ERIE, Pa. — Penn State Behrend awarded nearly 650 degrees at the college’s spring commencement program, held May 8 at Erie Insurance Arena.
“Today is a celebration,” said the commencement speaker, Tiffany Beers, who earned a degree in plastics engineering technology at Behrend in 2002. “Tomorrow is where it gets real.”
Beers worked at Nike, Tesla and Logitech before moving to VF Corp., where she is vice president of enterprise innovation. She develops products for 10 global brands, including The North Face, Timberland and Vans.
She encouraged the new graduates to plot their own course in life.
“You do not need the whole map,” she said. “You need a way to keep moving when the path isn’t clear. And the best one I know is a maker’s way through uncertainty: Start somewhere, learn fast, and keep building.”
Beers has built her career by embracing, and creating, technology. She helped to invent the Nike Mag — the self-lacing “Back to the Future” shoe.
She encouraged the graduates to trust their instincts as the technology around them shifts.
“I can tell you from the inside: The most sophisticated systems we built could not tell us why something mattered. That part was always human.
“Technology can accelerate work,” she said. “It cannot replace judgment. It cannot replace values. It cannot replace responsibility. Those are yours. Protect them.”
The Class of 2026 had been led onto the arena floor by student marshals — the students with the highest grade-point average in each of Behrend’s academic schools.
This year’s marshals were:
- Ramiro Becerra Jr., of Erie, who represented the School of Humanities and Social Sciences.

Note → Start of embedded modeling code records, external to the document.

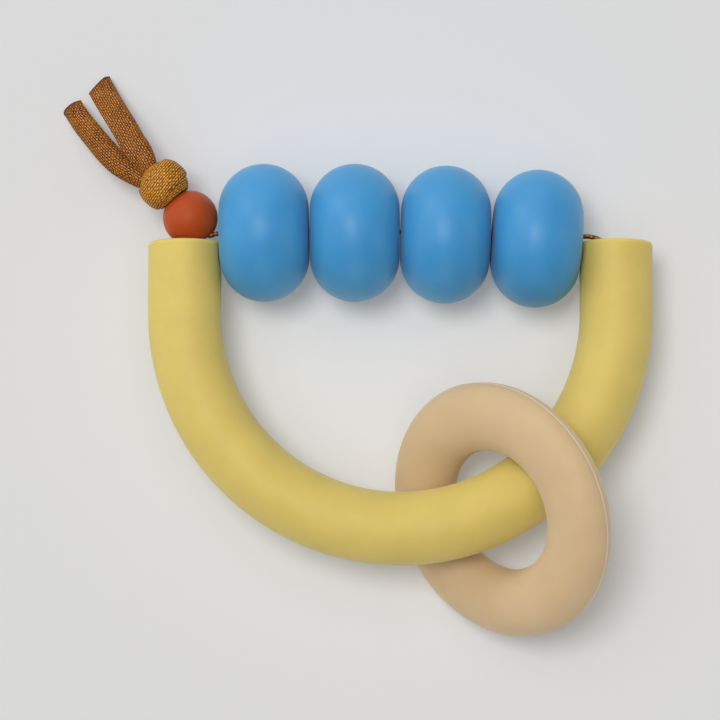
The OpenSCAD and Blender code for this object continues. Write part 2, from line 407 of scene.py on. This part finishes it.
def woven_ribbon(name, gap, thread, painted_crown_glint, rib):
    """Plain weave from the strip's own UVs, one unit to a thread, with scorched cut ends, painted shade in the
    gaps between threads and painted glints on their crowns.

    rib is how much the lengthwise threads stand out over the crossing ones.
    """
    shader = Shader(name)
    uv = shader.add("ShaderNodeUVMap", uv_map="weave").outputs["UV"]
    place = wavy_weave(shader, uv)
    across = shader.maths("SINE", shader.maths("MULTIPLY", place["X"], math.pi))
    along = shader.maths("SINE", shader.maths("MULTIPLY", place["Y"], math.pi))
    both = shader.maths("MULTIPLY", across, along)
    checks = shader.maths("POWER", shader.maths("ABSOLUTE", both), CHECK_SOFTNESS)
    ribs = shader.maths("POWER", shader.maths("ABSOLUTE", across), RIB_SOFTNESS)
    checks_part = shader.maths("MULTIPLY", checks, 1 - rib)
    ribs_part = shader.maths("MULTIPLY", ribs, rib)
    crown = shader.maths("ADD", checks_part, ribs_part)
    over = shader.maths("MULTIPLY", both, OVER_SHARE)
    yarn = shader.span(shader.noise(uv, YARN_SCALE, 3.0), -YARN_CONTRAST, YARN_CONTRAST)
    patchy = shader.span(shader.noise(uv, PATCH_SCALE, 3.0), -PATCH_CONTRAST, PATCH_CONTRAST)
    height = shader.maths("ADD", shader.maths("ADD", crown, over), shader.maths("ADD", yarn, patchy))
    # Painted light: the lowest stop is painted shade in the gaps between threads, and the highest is a painted
    # glint on the thread crowns.
    weave = shader.ramp(height, [(0.15, gap), (0.6, thread), (1.0, painted_crown_glint)])
    edged = shader.mix(selvedge_share(shader, uv), weave, SELVEDGE_BROWN)
    sealed = shader.add("ShaderNodeAttribute", attribute_name="sealed").outputs["Fac"]
    scorch = shader.ramp(sealed, [(0.0, thread), (0.5, WARM_SEAL), (1.0, DARK_SEAL)])
    shader.join(shader.mix(sealed, edged, scorch), shader.surface.inputs["Base Color"])
    raised = shader.bump(crown, THREAD_BUMP, THREAD_BUMP_STRENGTH)
    shader.join(raised, shader.surface.inputs["Normal"])
    shader.join(shader.span(crown, *RIBBON_ROUGHNESS), shader.surface.inputs["Roughness"])
    shader.surface.inputs["Specular IOR Level"].default_value = RIBBON_GLOSS
    return shader.material


SELVEDGE_BROWN = linear(122, 60, 26)
WARM_SEAL = linear(124, 58, 28)
DARK_SEAL = linear(84, 34, 22)
# Ribbon colours: painted shade in the gaps, the threads' own colour, then a painted glint on the thread crowns.
TAIL_THREADS = (linear(48, 17, 3), linear(118, 61, 9), linear(206, 136, 40))
# The knot's copy of the same ribbon is painted lighter than the tails'. This is painted light, standing in for the
# knot catching more light.
KNOT_THREADS_PAINTED_LIGHTER = (linear(70, 32, 4), linear(150, 91, 16), linear(230, 164, 56))
YELLOW = linear(212, 190, 104)
BLUE = (0.045, 0.295, 0.58)
ORANGE = (0.44, 0.065, 0.008)
BEIGE = (0.62, 0.45, 0.26)
PARTING = (0.74, 0.58, 0.4)

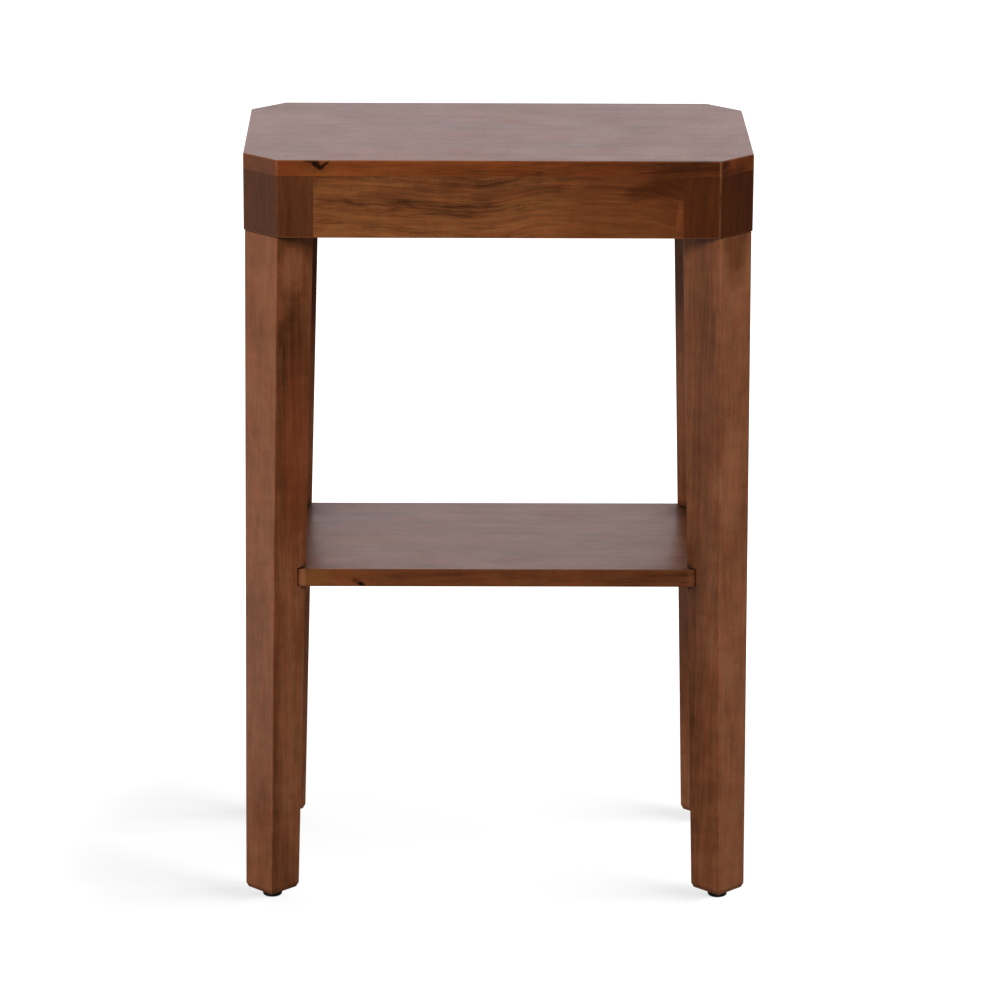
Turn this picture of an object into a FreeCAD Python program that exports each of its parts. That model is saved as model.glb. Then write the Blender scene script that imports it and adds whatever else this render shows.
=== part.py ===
import FreeCAD, Part

# End table with a lower shelf: a flush top on a hollow apron frame, four tapered legs set
# diagonally under the clipped corners, one shelf held in notches in the legs, and four
# screw-in levelling glides.
# Millimetres. X runs along the long side, the front is at -Y, +Z is up. The origin is on the
# floor under the middle of the table, with the glides screwed fully in.

import math
import os

# ---- driving dimensions ----

# Top and apron frame
TOP_WIDTH = 457.2
TOP_DEPTH = 254.0
TOP_THICKNESS = 14.0
CORNER_CLIP = 31.0  # cut from each side of a square corner
APRON_HEIGHT = 56.6
RAIL_THICKNESS = 20.0
CORNER_EASE = 1.5  # radius of the upright arrises of the frame and top
TOP_EASE = 1.2  # radius of the arris around the top surface
UNDER_EASE = 1.0  # radius of the lower outer arris of the frame

# Corner blocks
BLOCK_FLOOR = 28.0  # solid wood that the leg bolt goes through
POCKET_WALL = 12.0  # wood between the nut's pocket and the clipped face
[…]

- Owen Grubbs, of Ohioville, who represented the Schreyer Honors College.
- Lillie Holt, of West Middlesex, who represented the Black School of Business.
- Alexander Irwin, of Erie, who represented the School of Science.
- Lindsey Pawlawksi, of Pittsburgh, who represented the School of Engineering.
- Jacob Rey, of Shrewsbury, who represented the Fox Graduate School.
The faculty address was delivered by Lynne Beaty, associate professor of biology. She used the example of the pebble toad — a small animal that flings itself down the mountainside when attacked — to share her perspective on adaptability.
“Sometimes, the cost of waiting becomes greater than the risk of acting,” Beaty said. “That is when adaptation matters most.
“For the pebble toad, that adaptation is rolling down a cliff,” she said. “For you, it might be changing direction, taking a different opportunity, or moving forward without having every variable resolved.
“The uncertainty you’re stepping into is not just a risk,” she said. “It is an opportunity. It is what allows new paths and new directions to exist at all.”